Sedangkan definisi yang dikemukakan ibnu as-subki ialah pengetahuan tentang hukum-hukum syara’ yang berkaitan dengan perbuata manusia yang diusahakan dari dalil-dalil syara’ yang spesifik.
Diantara 2 definisi diatas, definisi kedua yang dipandang lebih tepat untuk menunjuk pengertian fiqih, karena lebih sederhana, sekaligus menggambarkan pengertian fiqih secara lengkap.
Dari definisi yang kedua diatas dapat diketahui :
1. Fiqih adalah seperangkat ketentuan hukum-hukum syara’ yang berasal dari allah melalui wahyu yang disampaikan kepada rasulnya yaitu nabi Muhammad Saw. Dengan demikian, hukum akal (logika), hukum kebiasaan (adat), hukum kausalitas dan hukum-hukum lainnya yang murni berasal dari hasil pemikiran manusia, tidak termasuk dalam pengertian dan pembahasan fiqih.
2. Fiqih berkaitan dengan perbuatan manusia. Artinya, masalah-masalah yang tidak termasuk dalam kategori perbuatan manusia, tidak termasuk dalam pembahasan fiqih. Misalnya, yang berkaitan dengan keimanan dan kepercayaan serta masalah-masalah ahklak ini dibahas dalam ilmu tauhiq dan tasawuf.
3. Hukum-hukum fiqih itu sendiri didapat melalui usaha penelitian sungguh-sungguh yang dilakukan oleh mujtahid untuk menggali dan memahami nash-nash syara’ baik al-qur’an maupun hadist, sehingga mujtahid tersebut dapaat mengethui bahwa hukum dari suatu perbuatan tertentu susuai dengan yang ditetapkan allah. Dalam konteks ini, pada hakikatnya tingkat kepastian hukum fiqih tidaklah bersifat mutlak benar dan pasti (qath”i atau absolute), dalam arti seratus persen benar melainkan bersifat kuat dugaan (zhanni atau relative). Hal ini mengingat bahwa dalam penetapan hukum-hukum tersebut terdapt keteerlibatan manusia atau mujtahid untuk memahami atau menggali hukum-hukum fiqih tersebut melalui kegiatan ijtihad, sedangkan manusia itu sendiri memiliki berbagai keterbatasan untuk menemukan kebenaran yang bersifat pasti.
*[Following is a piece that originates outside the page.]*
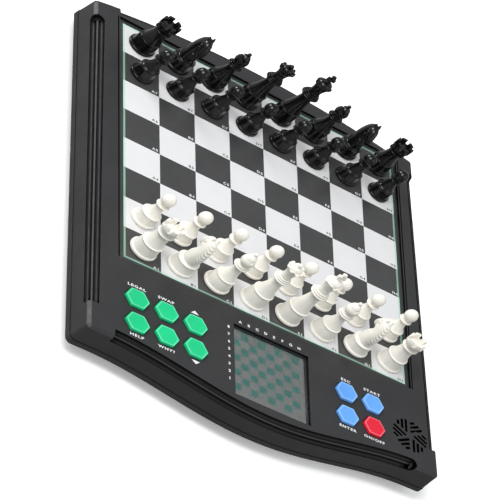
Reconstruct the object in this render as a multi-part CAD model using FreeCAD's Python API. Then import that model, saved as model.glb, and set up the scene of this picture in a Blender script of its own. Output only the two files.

4. Hukum yang pasti benar hanyalah yang secara jelas dan lansung berasal dari Allah. Oleh karena itu, menurut ilmu usul fiqih, ketentuan hukum tentang wajibnya shalat 5 waktu, puasa ramadhan, zakat, haji, atau tentang haaramnya membunuh tanpa alasan yang sah, makan babi, mencuri, berzina, meminum-minuman keras tidak termasuk dalam kategori fiqih. Karena tingkat kebenaran dan ketentuan-ketentuan hukum tersebut bersifat jelas dan pasti. Karena sifat tegas dan jelasnya nash-nash yang berkaitan dengan masalah diatas maka untuk mengetahui hukum-hukum tersebut tidak diperlukan upaya penelitian dan pemahaman yang mendalam terhadap nash al-qu’an dan hadist. Dengan kata lain, untuk mengetahui hal-hal tersebut tidak memerlukan ijtihad.